I wanted to let you know that I just nominated you for the "thikning blog" award. It is on my post for today and I am too inept to put the link in a comment. You totally deserve it. Posts like this one don't let people forget.

Airam said...

I have a feeling I know what that little something is. I've been a slave to that little something for a long time.

And if I haven't said it before, thank you for sharing your story. I REALLY appreciate it.

With Love, Fat Girl said...

Mrs. L, here here. As for the roll, I'll be taking care of that within the next few days.

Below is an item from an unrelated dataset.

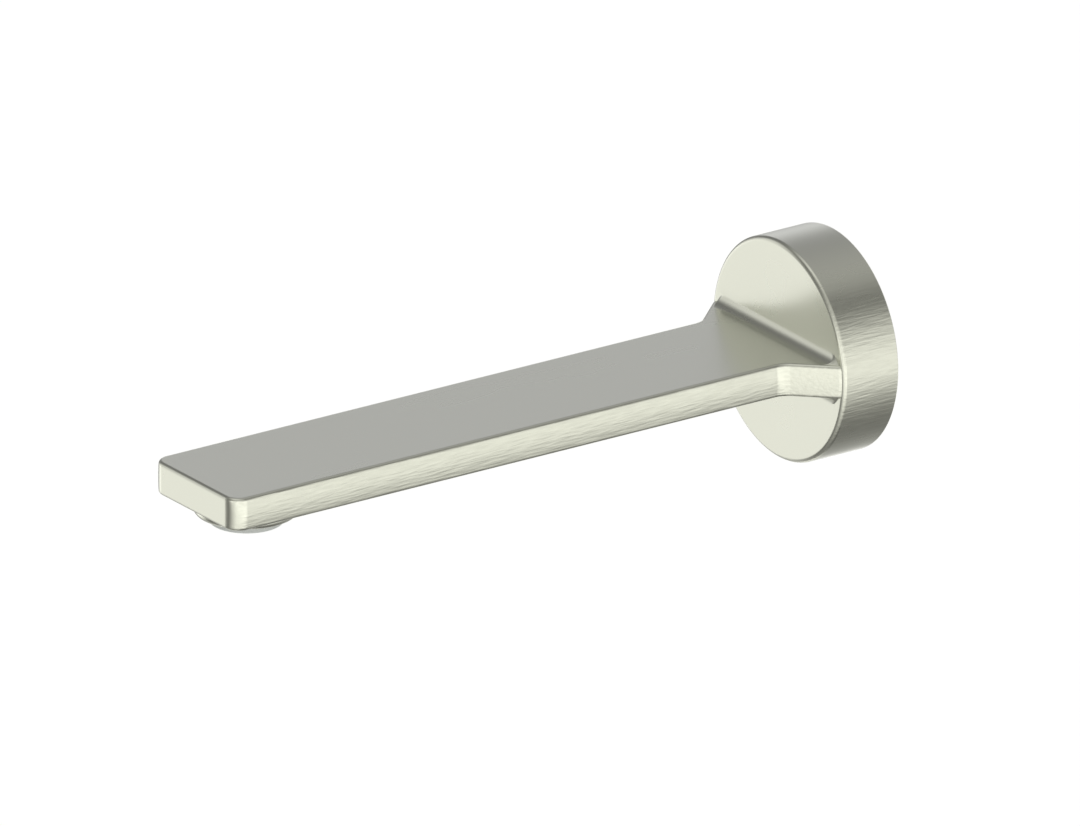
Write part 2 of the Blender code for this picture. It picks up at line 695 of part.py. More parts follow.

Natalie... that seriously, really, totally made my day, thank you :) If I can even make one person think, or rethink, how they live with weight issues, than I'll have been some measure of success. I read the instructions on your blog, and will be getting to that within the next few days as well.

As for the ineptness, don't worry about that at all. I'm too inept to even put a picture up!

Airam, if you're doing what I'm about to post about... we need to talk, pronto.

With Love, Fat Girl said...

Oh, and, as for the sharing my story bit... that's good to know :) Sometimes it gets hard to tell... this was one of the hardest things of all to tell.